Transmission adjustment clause, which reconciles on a semi-annual basis the transmission revenues billed to customers
against the transmission costs of acquiring such services, to recover all of its transmission expenses on a timely basis.
CL&P, jointly with UI, has entered into four CfDs for a total of approximately 787 MW of capacity consisting of three generation projects
and one demand response project. The capacity CfDs extend through 2026 and obligate the utilities to pay the difference between a
set price and the value that the projects receive in the ISO-NE markets. The contracts have terms of up to 15 years beginning in 2009
and are subject to a sharing agreement with UI, whereby UI will have a 20 percent share of the costs and benefits of these contracts.
CL&P's portion of the costs and benefits of these contracts will be paid by or refunded to CL&P's customers.
CL&P, jointly with UI, has entered into three CfDs (each having a 80 percent to 20 percent sharing mechanism as described above),
with developers of peaking generation units approved by the PURA (Peaker CfDs). These units have a total of approximately 500 MW
of peaking capacity. The Peaker CfDs pay the developer the difference between capacity, forward reserve and energy market
revenues and a cost-of-service payment stream for 30 years. The ultimate cost or benefit to CL&P under these contracts will depend
on the costs of plant construction and operation and the prices that the projects receive for capacity and other products in the ISO-NE
markets. CL&P's portion of the amounts paid or received under the Peaker CfDs will be recoverable from or refunded to CL&P's
customers.
On June 30, 2010, PURA issued a final order in CL&P’s most recent retail distribution rate case approving distribution rates and
establishing CL&P’s authorized distribution regulatory ROE at 9.4 percent.
On March 13, 2012, NU and NSTAR reached a comprehensive settlement agreement with both the Connecticut Attorney General and
the Connecticut Office of Consumer Counsel related to the Merger. The settlement agreement covered a variety of matters, including a
CL&P base distribution rate freeze until December 1, 2014. The settlement agreement also provided for a $25 million rate credit to
CL&P customers and the establishment of a $15 million fund for energy efficiency and other initiatives to be disbursed at the direction of
the DEEP. CL&P also agreed to forego rate recovery of $40 million of deferred storm costs associated with restoration activities
following Tropical Storm Irene and the October 2011 snowstorm.
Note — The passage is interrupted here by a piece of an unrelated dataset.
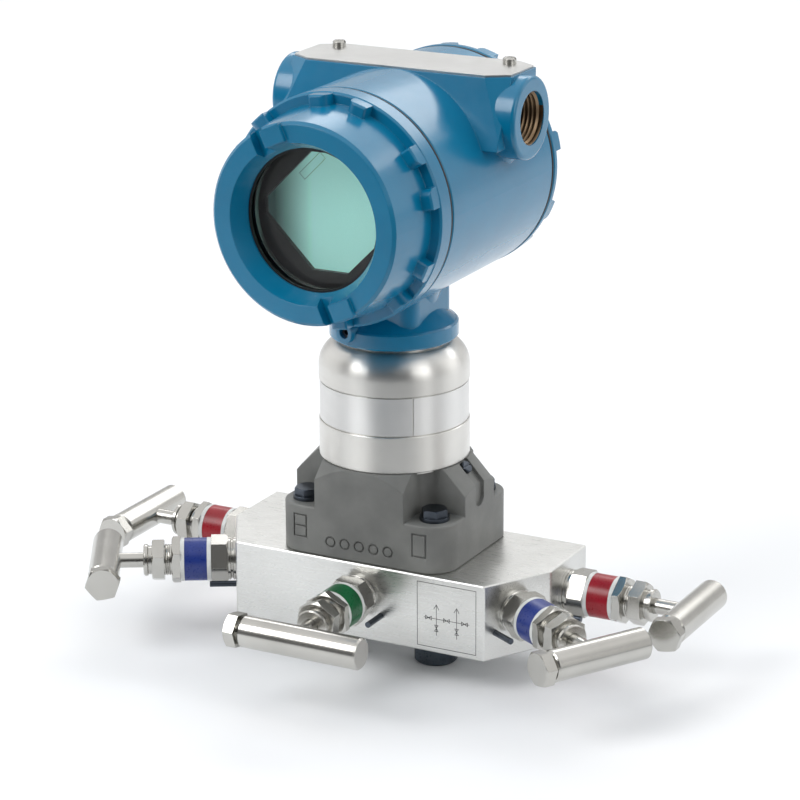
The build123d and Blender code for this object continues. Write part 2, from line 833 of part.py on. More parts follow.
def make_rear_cover():
    """Blind cover of the terminal side, with the same rim, lugs and skirt."""
    rim_back = barrel_rear + cover_seam
    rim_end = rim_back + rear_rim_width
    cap = rim_end + rear_cap_height
    skirt_outer = cover_thread_radius - running_clearance
    skirt_inner = skirt_outer - cover_skirt_wall
    profile = [
        (0, cap),
        (rear_cap_radius - 2.0, cap),
        (rear_cap_radius, cap - 2.0),
        (cover_barrel_radius, rim_end),
        (cover_rim_radius - 0.8, rim_end),
        (cover_rim_radius, rim_end - 0.8),
        (cover_rim_radius, rim_back + 0.5),
        (cover_rim_radius - 0.5, rim_back),
        (skirt_outer, rim_back),
        (skirt_outer, rim_back - cover_skirt_length),
        (skirt_inner, rim_back - cover_skirt_length),
        (skirt_inner, cap - rear_cap_wall - 1.0),
        (skirt_inner - 1.0, cap - rear_cap_wall),
        (0, cap - rear_cap_wall),
    ]
    cover = turned(profile)
    for lug in lug_ring(rim_end - 0.5, rim_end + lug_length - 0.8, rear_cap_radius, -1):
        cover += lug
    keep("rear_cover", y_axis * cover)


def make_cover_seals():
    """Round rubber rings between the covers' rims and the barrel's ends."""
    for name, low in (("front_cover_seal", -barrel_front - cover_seam), ("rear_cover_seal", barrel_rear)):
        middle = low + cover_seam / 2.0
        inner = cover_thread_radius + 0.4
        ring = disc(seal_radius, middle - seal_section / 2.0, middle + seal_section / 2.0)
        ring = chamfer(ring.edges().filter_by(GeomType.CIRCLE), 0.3)
        ring -= disc(inner, middle - seal_section, middle + seal_section)
        keep(name, y_axis * ring)


def panel_outline(margin=0.0):
    """The display panel's eight-sided outline, grown by a margin."""
    half_x = panel_half_width + margin
    half_z = panel_half_height + margin
    reach = panel_corner_reach + margin * sqrt(2.0)
    points = []
    for sx, sy, first in ((1, 1, True), (-1, 1, False), (-1, -1, True), (1, -1, False)):
        corner = [(sx * half_x, sy * (reach - half_x)), (sx * (reach - half_z), sy * half_z)]
        points.extend(corner if first else corner[::-1])
    return make_face(Polyline(*points, close=True))


def make_display():
    """Display bezel, panel and electronics board on their standoffs."""
    front = -bezel_front
    back = front + bezel_depth
    bezel = disc(bezel_radius, front, back)
    bezel = chamfer(bezel.edges().group_by(Axis.Z)[0], 1.5)
    bezel -= Pos(0, 0, front - 1.0) * extrude(panel_outline(), panel_recess + 1.0)
    panel_low = front + panel_recess
    pocket = Pos(0, 0, panel_low) * extrude(panel_outline(panel_overlap + thread_clearance), panel_thickness)
    bezel -= pocket
    bezel -= disc(bezel_radius - 6.0, panel_low + panel_thickness + 1.5, back + 1.0)
    keep("display_bezel", y_axis * bezel)
    panel = Pos(0, 0, panel_low) * extrude(panel_outline(panel_overlap), panel_thickness)
    keep("display_panel", y_axis * panel)
    board_low = back
    board = disc(board_radius, board_low, board_low + board_thickness)
    for angle in (45, 135, 225, 315):
        x = 29.0 * cos(radians(angle))
        y = 29.0 * sin(radians(angle))
        board += disc(standoff_radius, board_low + board_thickness - 0.5, -divider_front, x, y)
    for x, y, w, h, tall in ((-10, 6, 12, 12, 3), (10, -8, 8, 14, 4), (-12, -14, 9, 6, 5), (8, 14, 14, 6, 3)):
        low = board_low + board_thickness - 0.5
        board += block_between((x - w / 2.0, y - h / 2.0, low), (x + w / 2.0, y + h / 2.0, low + tall))
    keep("electronics_board", y_axis * board)


def make_terminals():
    """Moulded terminal block with two posts and two test points, and its screws."""
    low = divider_rear
    high = low + terminal_thickness
    block = disc(terminal_radius, low, high)
    block -= block_between(
        (-terminal_radius, -terminal_radius - 1.0, low - 1.0), (terminal_radius, -terminal_top, high + 1.0)
    )
    block = chamfer(block.edges().group_by(Axis.Z)[-1], 1.5)
    posts = [(-terminal_post_spacing, 4.0), (0.0, 4.0), (terminal_post_spacing, 4.0)]
    screws = []
    for x, z in posts:
        block -= disc(terminal_screw_radius + 1.6, high - terminal_recess, high + 1.0, x, z)
        block -= disc(terminal_thread_radius, high - terminal_recess - 6.0, high, x, z)
        shank = disc(
            terminal_thread_radius - thread_clearance, high - terminal_recess - 5.5, high - terminal_recess, x, z
        )
        head = disc(terminal_screw_radius, high - terminal_recess, high - terminal_recess + terminal_screw_head, x, z)
        slot = block_between(
            (x - terminal_screw_radius, z - slot_width / 2.0, high - terminal_recess + terminal_screw_head - 1.0),
            (x + terminal_screw_radius, z + slot_width / 2.0, high),
        )
        screws.append(shank + head - slot)
    keep("terminal_block", y_axis * block)
    keep("terminal_screws", *[y_axis * screw for screw in screws])


def make_nameplate():
    """Thin metal plate with cut corners on the saddle, and its two screws."""
    top = housing_axis + saddle_top
    plate = Pos(0, 0, top) * extrude(saddle_outline(plate_margin), plate_thickness)
    screws = []
    for side in (-1, 1):
        x = side * plate_screw_spacing / 2.0
        plate -= disc(plate_screw_radius + 0.2, top - 1.0, top + 2.0, x, plate_screw_offset)
        head_low = top + plate_thickness
        head = disc(plate_screw_head_radius, head_low, head_low + plate_screw_head_height, x, plate_screw_offset)
        head = chamfer(head.edges().group_by(Axis.Z)[-1], 0.5)
        shank = disc(
            plate_screw_radius - thread_clearance, top - plate_screw_length + 0.5, head_low + 0.5, x, plate_screw_offset
        )
        slot = block_between(
            (x - 4.0, plate_screw_offset - slot_width / 2.0, head_low + plate_screw_head_height - 1.0),
            (x + 4.0, plate_screw_offset + slot_width / 2.0, head_low + plate_screw_head_height + 1.0),
        )
        screws.append(head + shank - slot)
    keep("nameplate", plate)
    keep("nameplate_screws", *screws)


def make_bonnet():
    """Hollow valve bonnet: tail, collar, hex, band seat and threaded neck."""
    gland_top = gland_start + gland_nut_length - 0.3
    seat_radius_band = band_radius - band_wall - thread_clearance
    profile = [
        (0, -socket_depth),
        (tail_radius - 0.8, -socket_depth),
        (tail_radius, 0.8 - socket_depth),
        (tail_radius, 0),
        (bonnet_collar_radius, 0),
        (bonnet_collar_radius, 1.2),
        (bonnet_collar_radius - bonnet_groove, 1.5),
        (bonnet_collar_radius - bonnet_groove, 2.1),
        (bonnet_collar_radius, 2.4),
        (bonnet_collar_radius, collar_length + 0.5),
        (seat_radius_band, collar_length + 0.5),
        (seat_radius_band, lock_nut_start),
        (bonnet_thread_radius, lock_nut_start),
        (bonnet_thread_radius, gland_start - 1.0),
        (gland_thread_radius, gland_start - 0.6),
        (gland_thread_radius, gland_top),
        (0, gland_top),
    ]
    bonnet = turned(profile)
    hex_part = Pos(0, 0, band_start) * Rot(180, 0, 0) * hex_prism(bonnet_hex_flats, 0, bonnet_hex_length, 4.0)
    bonnet += hex_part & turned(
        [(0, 0), (20, 0), (20, band_start - 0.5), (bonnet_hex_flats / 2.0, band_start), (0, band_start)]
    )
    bonnet -= disc(stem_radius + stem_clearance, -socket_depth, gland_top + 1.0)
    bonnet -= disc(tip_chamber_radius, -socket_depth - 1.0, -socket_depth + tip_length + valve_travel + 1.5)
    bonnet -= disc(packing_radius, gland_top - packing_length - 0.5, gland_top + 1.0)
    return bonnet


def make_gland_nut():
    """Packing nut: a hex cap with a grooved collar round the stem."""
    low = gland_start
    high = gland_start + gland_nut_length
    nut = hex_prism(gland_nut_flats, low, high, 25.0)
    collar = turned(
        [
            (0, high - 0.5),
            (gland_collar_radius - 0.7, high - 0.5),
            (gland_collar_radius - 0.7, high + 1.5),
            (gland_collar_radius, high + 1.8),
            (gland_collar_radius, gland_end - 0.5),
            (gland_collar_radius - 0.5, gland_end),
            (0, gland_end),
        ]
    )
    nut += collar
    nut -= disc(gland_thread_radius + thread_clearance, low - 1.0, high - 0.2)
    nut -= disc(stem_radius + stem_clearance, low, gland_end + 1.0)
    return nut


def make_handle(bolt_end, far_end, bolt_side):
    """T-bar handle with its clamping bolt, and the stem that carries it."""
    stem_low = -socket_depth + tip_length
    stem = disc(stem_radius, stem_low, handle_reach + stem_end_gap)
    stem = chamfer(stem.edges().filter_by(GeomType.CIRCLE), 0.4)
    along = Pos(0, 0, handle_reach) * Rot(0, 90 * bolt_side, 0)
    bar = along * disc(handle_radius, -far_end, bolt_end)
    bar = chamfer(bar.edges().filter_by(GeomType.CIRCLE), 0.7)
    bar -= disc(stem_radius + running_clearance, handle_reach - 2 * handle_radius, handle_reach + stem_end_gap + 0.1)
    bar -= along * disc(handle_bolt_radius, 0, bolt_end + 1.0)
    start = stem_radius + running_clearance
    head_low = bolt_end + handle_bolt_neck
    bolt = disc(handle_bolt_radius - thread_clearance, start, head_low + 0.5)
    bolt += disc(handle_bolt_collar_radius, bolt_end, head_low)
    bolt += hex_prism(handle_bolt_flats, head_low, head_low + handle_bolt_head, 10.0)
    return stem, bar, along * bolt


def make_valves():
    """All five valves in their places, named by what they do."""
    bands = {"isolate_bands": [], "vent_bands": [], "equalize_band": []}
    lock_nuts = []
    gland_nuts = []
    pins = []
    packings = []
    bonnet = make_bonnet()
    gland = make_gland_nut()
    lock = hex_prism(lock_nut_flats, lock_nut_start, lock_nut_start + lock_nut_length, 32.0)
    lock -= disc(bonnet_thread_radius + thread_clearance, lock_nut_start - 1.0, gland_start)
    band = disc(band_radius, band_start, lock_nut_start) - disc(
        band_radius - band_wall, band_start - 1.0, lock_nut_start + 1.0
    )
    gland_top = gland_start + gland_nut_length - 0.3
    packing = disc(packing_radius - thread_clearance, gland_top - packing_length - 0.5, gland_top - 0.5) - disc(
        stem_radius + running_clearance, 0, gland_top
    )
    for name, point, angle, pin_side, bolt_side in valve_places():
        frame = valve_frame(point, angle)
        is_centre = name == "equalize"
        bolt_end = equalize_bolt_end if is_centre else handle_bolt_end
        far_end = equalize_far_end if is_centre else handle_far_end
        keep(f"{name}_bonnet", frame * bonnet)
        kind = next(key for key in bands if key.startswith(name.split("_")[0]))
        bands[kind].append(frame * band)
        lock_nuts.append(frame * lock)
        gland_nuts.append(frame * gland)
        packings.append(frame * packing)
        pin = disc(pin_radius - thread_clearance / 2.0, -pin_depth, pin_reach, pin_side * pin_side_step, -pin_drop)
        pins.append(frame * pin)
        stem, bar, bolt = make_handle(bolt_end, far_end, bolt_side)
        tip_low = -socket_depth
        tip = turned(
            [
                (0, tip_low),
                (1.5, tip_low),
                (tip_radius, tip_low + 3.0),
                (tip_radius, tip_low + tip_length),
                (0, tip_low + tip_length),
            ]
        )
        keep(f"{name}_stem", frame * stem)
        keep(f"{name}_stem_tip", frame * tip)
        keep(f"{name}_handle", frame * bar)
        keep(f"{name}_handle_bolt", frame * bolt)
    for kind, rings in bands.items():
        keep(kind, *rings)
    keep("bonnet_lock_nuts", *lock_nuts)
    keep("gland_nuts", *gland_nuts)
    keep("lock_pins", *pins)
    keep("stem_packings", *packings)


make_manifold_block()
make_process_plugs()
make_module_base()
make_base_side_screw()
make_base_bolts()
make_diaphragms_and_seals()
make_sensor_can()
make_module_neck()
make_housing_body()
make_set_screw()
make_front_cover()
make_rear_cover()
make_cover_seals()
make_display()
make_terminals()
make_nameplate()
make_valves()

os.makedirs("parts", exist_ok=True)
for node, shape in saved.items():
    export_step(shape, f"parts/{node}.step")
    print(node, len(shape.solids()), round(shape.volume, 1))
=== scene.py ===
"""Dresses a pressure transmitter on its five-valve manifold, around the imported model."""
import json
import logging
from dataclasses import dataclass, field
from enum import Enum
from math import cos, pi, radians, sin, tau
from typing import Optional, Sequence

import bmesh
import bpy
from mathutils import Matrix, Vector


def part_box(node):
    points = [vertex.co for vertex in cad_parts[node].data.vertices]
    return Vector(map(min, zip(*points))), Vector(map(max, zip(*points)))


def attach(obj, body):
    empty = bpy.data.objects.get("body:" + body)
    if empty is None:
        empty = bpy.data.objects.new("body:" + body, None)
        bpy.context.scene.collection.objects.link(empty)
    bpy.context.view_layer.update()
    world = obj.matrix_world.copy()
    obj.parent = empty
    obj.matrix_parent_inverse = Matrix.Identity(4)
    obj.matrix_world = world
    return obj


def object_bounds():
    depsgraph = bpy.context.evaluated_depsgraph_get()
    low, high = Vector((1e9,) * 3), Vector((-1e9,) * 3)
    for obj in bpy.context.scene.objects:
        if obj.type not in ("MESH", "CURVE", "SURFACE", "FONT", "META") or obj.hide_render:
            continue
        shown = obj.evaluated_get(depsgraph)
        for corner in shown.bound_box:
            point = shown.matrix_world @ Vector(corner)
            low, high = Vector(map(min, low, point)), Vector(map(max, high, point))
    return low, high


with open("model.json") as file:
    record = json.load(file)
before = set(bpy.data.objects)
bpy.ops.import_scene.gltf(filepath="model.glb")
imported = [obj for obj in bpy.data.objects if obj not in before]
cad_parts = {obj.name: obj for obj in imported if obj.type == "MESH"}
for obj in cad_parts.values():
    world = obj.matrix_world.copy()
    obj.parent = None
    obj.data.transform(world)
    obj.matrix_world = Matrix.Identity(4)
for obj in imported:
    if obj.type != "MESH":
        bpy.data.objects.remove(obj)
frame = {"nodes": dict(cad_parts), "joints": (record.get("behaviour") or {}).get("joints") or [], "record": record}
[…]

On April 2, 2012, the PURA approved the settlement agreement and
the Merger.
Sources and Availability of Electric Power Supply
As noted above, CL&P does not own any generation assets and purchases energy to serve its SS and LRS loads from a variety of
competitive sources through periodic requests for proposals. CL&P enters into supply contracts for SS periodically for periods of up to
three years to mitigate the risks associated with energy price volatility for its residential and small and medium load commercial and
industrial customers. CL&P enters into supply contracts for LRS for larger commercial and industrial customers every three months.
Currently, CL&P has contracts in place with various suppliers for all of its SS loads for the first half of 2013, and 70 percent of expected
load for the second half of 2013. CL&P intends to purchase 10 percent of the SS load for the second half of 2013. None of the SS load
for 2014 has been procured. CL&P’s contracts for its LRS loads extend through the second quarter of 2013, and CL&P intends to
purchase 10 percent of the LRS load for the third quarter of 2013.